The Hitsville recording session for the song differed from Motown’s usual assembly-line approach. Gaye brought in additional musicians to supplement the Motown regulars, among them saxophonist Eli Fontaine, and rounded up bassist James Jamerson in a bar playing with a local band. Alcohol and pot fueled, or rather, loosened the vibe. Gaye himself, inspired by the subtle and unforced beauty of a Lester Young recording, tried a quieter, more natural vocal approach, double and triple-tracking harmonies to give it depth. The lyrics -more plaintive than indignant- pleaded a message of quiet despair. Nearly four minutes in length, strings, sax, a Spectorish wall of sound mix, prominent percussion, and a relaxed tempo all added to the magic. 

Yet when Gordy was presented with the song, he hated it, calling it one of the worst things he had ever heard. (According to Gaye. These days, Berry denies such vehement opposition). Nonetheless, by all accounts, Gaye had to threaten never to record for the label again to get the single released. He had nothing to lose and was determined not to go back to the way things were. 
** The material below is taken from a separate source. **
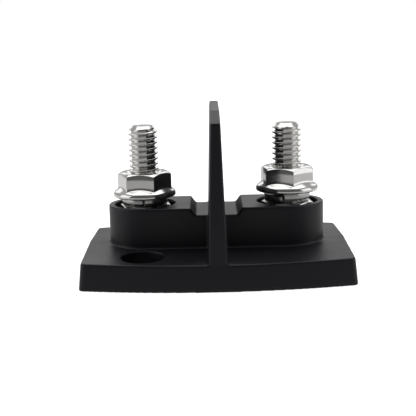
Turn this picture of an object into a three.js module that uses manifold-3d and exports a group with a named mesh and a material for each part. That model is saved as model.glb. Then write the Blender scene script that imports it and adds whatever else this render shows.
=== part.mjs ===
// Dual-stud power junction block: an insulating moulded base with a raised boss, two captive
// threaded terminal studs, a barrier wall between them, and the hardware on each stud.
//
// Units are millimetres. X runs along the base from stud to stud, Y across it, Z up.
// The origin is the centre of the base's underside.

import * as THREE from 'three';
import { mergeVertices } from 'three/addons/utils/BufferGeometryUtils.js';
import Module from 'manifold-3d';

const wasm = await Module();
wasm.setup();

// ---------------------------------------------------------------- dimensions

// Base plate: a rectangle whose long sides bow outwards. Its top falls slightly to front and rear.
const PLATE_LENGTH = 70.2;
const PLATE_END_DEPTH = 44.8;
const PLATE_MID_DEPTH = 52.7;
const PLATE_CORNER = 1.5;
const PLATE_RIDGE = 7.85;
const PLATE_FALL = 0.0442;
const PLATE_DRAFT = 0.095;

// Boss that carries the studs: a stadium in plan, with a lower saddle in the middle.
const STUD_SPACING = 38.1;
const BOSS_WIDTH = 19.4;
const BOSS_TOP = 18.0;
const BOSS_EDGE = 0.4;
const SADDLE_FLOOR = 16.2;
const SADDLE_HALF_FLOOR = 5.5;
const SADDLE_HALF_TOP = 6.8;
const RECESS_RADIUS = 8.1;
const RECESS_FLOOR = 11.8;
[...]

Released in January 1971, the single was an immediate hit, so Berry gave the green light to an album, provided Gaye could complete it in thirty days. It took significantly less. Gaye reassembled the band and captured the same lightning in a bottle, armed with an array of like-minded compositions,  touching on everything from environmental ruination (“Mercy Mercy Me”) and urban decay (“Inner City Blues”) to apocalyptic imagery (“Save the Children”) and drug addiction (“Flying High”), all told without preaching or dogma, every song framed by the album’s titular question. It’s doubtful any of this was a happy accident. It’s an album too conceptually designed, beautifully bookended by the title track and “Inner City”, to be the result of anything other than careful conceptual mapping. 
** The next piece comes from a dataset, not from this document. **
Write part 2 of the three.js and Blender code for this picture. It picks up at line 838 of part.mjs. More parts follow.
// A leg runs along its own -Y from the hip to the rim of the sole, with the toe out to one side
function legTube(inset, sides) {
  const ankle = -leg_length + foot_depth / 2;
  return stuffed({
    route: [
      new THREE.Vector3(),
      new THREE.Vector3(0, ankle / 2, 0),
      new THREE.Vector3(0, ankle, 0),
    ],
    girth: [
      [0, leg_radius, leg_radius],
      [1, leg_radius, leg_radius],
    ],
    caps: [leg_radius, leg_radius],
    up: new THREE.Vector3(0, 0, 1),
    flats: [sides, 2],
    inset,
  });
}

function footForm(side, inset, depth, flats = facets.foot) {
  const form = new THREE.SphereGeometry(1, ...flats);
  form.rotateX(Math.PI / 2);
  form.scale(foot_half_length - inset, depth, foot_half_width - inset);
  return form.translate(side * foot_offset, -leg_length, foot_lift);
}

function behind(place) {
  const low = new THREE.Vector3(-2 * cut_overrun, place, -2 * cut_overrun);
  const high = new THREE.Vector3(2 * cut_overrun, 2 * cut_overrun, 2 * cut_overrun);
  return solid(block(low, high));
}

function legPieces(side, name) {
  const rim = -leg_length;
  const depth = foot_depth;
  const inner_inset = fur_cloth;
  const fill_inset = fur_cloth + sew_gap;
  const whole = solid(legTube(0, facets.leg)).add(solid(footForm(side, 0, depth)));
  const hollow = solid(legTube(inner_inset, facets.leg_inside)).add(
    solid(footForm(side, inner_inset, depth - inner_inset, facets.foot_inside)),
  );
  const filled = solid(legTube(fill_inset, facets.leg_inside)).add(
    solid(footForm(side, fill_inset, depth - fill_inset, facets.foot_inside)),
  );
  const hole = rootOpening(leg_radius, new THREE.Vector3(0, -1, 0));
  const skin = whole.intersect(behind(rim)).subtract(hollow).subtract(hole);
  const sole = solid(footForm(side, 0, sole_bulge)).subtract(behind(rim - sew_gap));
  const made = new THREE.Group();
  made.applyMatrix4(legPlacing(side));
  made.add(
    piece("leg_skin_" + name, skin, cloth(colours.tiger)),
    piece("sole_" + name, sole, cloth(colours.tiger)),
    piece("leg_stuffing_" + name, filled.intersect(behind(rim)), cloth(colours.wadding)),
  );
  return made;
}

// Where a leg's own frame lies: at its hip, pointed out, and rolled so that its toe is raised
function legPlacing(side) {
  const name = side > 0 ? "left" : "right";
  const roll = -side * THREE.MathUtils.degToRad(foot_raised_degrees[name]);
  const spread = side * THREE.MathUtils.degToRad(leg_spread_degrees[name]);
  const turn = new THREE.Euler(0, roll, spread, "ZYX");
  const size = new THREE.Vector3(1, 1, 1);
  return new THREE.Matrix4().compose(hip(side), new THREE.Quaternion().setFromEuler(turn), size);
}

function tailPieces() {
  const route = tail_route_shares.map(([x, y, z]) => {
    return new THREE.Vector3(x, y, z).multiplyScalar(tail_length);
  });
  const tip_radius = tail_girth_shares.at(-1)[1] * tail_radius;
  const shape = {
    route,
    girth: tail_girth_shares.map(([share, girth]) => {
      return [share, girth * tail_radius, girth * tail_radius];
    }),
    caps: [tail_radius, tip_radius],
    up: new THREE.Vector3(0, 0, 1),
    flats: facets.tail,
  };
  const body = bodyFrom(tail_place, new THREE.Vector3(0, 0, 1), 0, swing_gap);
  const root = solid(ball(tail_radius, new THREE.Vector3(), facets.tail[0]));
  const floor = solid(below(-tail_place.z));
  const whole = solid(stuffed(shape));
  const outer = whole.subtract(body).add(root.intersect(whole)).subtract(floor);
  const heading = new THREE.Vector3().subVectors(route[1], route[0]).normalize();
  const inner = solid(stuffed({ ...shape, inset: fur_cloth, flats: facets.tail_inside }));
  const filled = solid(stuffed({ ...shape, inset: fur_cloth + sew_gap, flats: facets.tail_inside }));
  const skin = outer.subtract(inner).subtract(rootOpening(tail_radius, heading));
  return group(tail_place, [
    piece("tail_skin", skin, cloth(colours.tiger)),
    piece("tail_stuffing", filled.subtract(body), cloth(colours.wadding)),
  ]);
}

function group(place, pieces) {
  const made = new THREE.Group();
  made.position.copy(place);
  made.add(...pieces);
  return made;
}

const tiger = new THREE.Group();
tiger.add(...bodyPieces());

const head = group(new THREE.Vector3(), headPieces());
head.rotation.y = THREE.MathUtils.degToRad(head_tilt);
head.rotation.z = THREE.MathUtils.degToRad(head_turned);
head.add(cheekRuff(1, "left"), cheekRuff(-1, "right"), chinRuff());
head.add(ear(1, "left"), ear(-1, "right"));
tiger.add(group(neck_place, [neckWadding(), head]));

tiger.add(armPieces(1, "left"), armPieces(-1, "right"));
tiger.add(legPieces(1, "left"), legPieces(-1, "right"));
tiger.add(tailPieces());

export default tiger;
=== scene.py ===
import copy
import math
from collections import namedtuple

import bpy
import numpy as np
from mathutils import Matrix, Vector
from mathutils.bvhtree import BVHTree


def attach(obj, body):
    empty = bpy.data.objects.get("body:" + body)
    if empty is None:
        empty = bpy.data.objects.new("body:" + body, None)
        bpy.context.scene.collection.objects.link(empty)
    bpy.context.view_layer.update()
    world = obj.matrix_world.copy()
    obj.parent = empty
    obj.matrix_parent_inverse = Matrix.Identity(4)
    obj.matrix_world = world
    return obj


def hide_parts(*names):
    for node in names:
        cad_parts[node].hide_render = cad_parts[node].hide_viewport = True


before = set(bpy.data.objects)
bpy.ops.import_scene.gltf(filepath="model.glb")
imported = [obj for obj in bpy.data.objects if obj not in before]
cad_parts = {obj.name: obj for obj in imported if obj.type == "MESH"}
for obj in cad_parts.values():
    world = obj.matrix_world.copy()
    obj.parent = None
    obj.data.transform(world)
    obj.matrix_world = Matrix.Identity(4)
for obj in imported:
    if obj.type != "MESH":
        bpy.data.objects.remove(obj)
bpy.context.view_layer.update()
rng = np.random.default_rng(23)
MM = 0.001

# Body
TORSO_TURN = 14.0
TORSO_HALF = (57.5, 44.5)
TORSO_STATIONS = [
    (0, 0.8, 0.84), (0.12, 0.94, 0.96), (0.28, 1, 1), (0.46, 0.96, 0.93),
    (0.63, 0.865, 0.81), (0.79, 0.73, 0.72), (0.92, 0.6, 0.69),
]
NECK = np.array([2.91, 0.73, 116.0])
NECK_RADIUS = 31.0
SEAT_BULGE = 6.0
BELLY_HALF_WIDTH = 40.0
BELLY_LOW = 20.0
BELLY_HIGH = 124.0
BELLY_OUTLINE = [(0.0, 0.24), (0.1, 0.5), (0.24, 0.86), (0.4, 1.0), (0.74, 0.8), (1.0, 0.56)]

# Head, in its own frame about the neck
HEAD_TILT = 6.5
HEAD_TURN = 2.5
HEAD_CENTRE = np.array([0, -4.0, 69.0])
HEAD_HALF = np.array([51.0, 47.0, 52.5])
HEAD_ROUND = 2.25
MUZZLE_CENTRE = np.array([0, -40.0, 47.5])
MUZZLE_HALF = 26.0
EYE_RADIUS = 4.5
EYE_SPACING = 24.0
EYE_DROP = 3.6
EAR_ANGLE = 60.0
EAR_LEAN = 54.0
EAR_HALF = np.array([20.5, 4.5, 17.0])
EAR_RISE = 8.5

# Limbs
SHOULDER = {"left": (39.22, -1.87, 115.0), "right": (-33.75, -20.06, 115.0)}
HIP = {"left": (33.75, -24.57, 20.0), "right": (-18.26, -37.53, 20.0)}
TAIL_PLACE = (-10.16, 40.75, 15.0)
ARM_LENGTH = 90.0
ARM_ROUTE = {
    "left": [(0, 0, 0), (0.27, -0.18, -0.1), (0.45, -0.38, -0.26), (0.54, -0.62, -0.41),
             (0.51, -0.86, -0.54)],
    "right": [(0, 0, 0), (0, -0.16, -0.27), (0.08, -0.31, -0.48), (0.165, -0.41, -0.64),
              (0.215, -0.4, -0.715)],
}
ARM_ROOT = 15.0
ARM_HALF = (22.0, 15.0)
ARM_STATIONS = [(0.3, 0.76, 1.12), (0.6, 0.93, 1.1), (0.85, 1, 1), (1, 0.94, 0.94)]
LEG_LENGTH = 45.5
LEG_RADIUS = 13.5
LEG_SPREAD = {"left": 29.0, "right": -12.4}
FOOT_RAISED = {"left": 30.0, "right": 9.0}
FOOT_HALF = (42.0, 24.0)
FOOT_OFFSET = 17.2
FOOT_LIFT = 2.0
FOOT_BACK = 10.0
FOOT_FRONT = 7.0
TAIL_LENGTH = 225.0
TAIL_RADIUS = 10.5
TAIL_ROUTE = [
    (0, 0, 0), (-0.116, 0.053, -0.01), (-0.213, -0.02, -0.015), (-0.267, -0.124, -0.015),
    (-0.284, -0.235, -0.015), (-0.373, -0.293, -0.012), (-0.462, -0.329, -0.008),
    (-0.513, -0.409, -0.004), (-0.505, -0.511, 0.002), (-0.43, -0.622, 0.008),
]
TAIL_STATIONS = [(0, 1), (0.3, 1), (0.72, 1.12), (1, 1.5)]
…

Appearing May 21st, 1971, What’s Going On was unlike any Motown release to come before it. Songs flowed into one another, backing musicians were credited, a photo of a serious and bearded Gaye adorned the cover. Yet acclaim was universal and immediate. Critics and fans alike adored the record. Despite the worries of Motown’s ‘quality control’ team, the album spawned three top ten singles (the title track, “Mercy” and “Inner City”), and publications as diverse as UK’s NME and Rolling Stone have named it the best album of all time. 

Normally, you’d regard such hyperbole with a healthy degree of cynicism, but in this case, I’m not so sure they’re wrong. Gaye would never return to social commentary, though he’d keep the softer vocal approach and turn up the heat on the sexuality in future releases. What’s Going On was his outlier, a concept album that casts its own spell. I get chills to this day when I hear the downbeat of “Inner City” or the gliding sax intro to the title track. It’s not just that the album captured a near-perfect time snapshot of the times. Fifty years on, it asks questions that still need to be answered.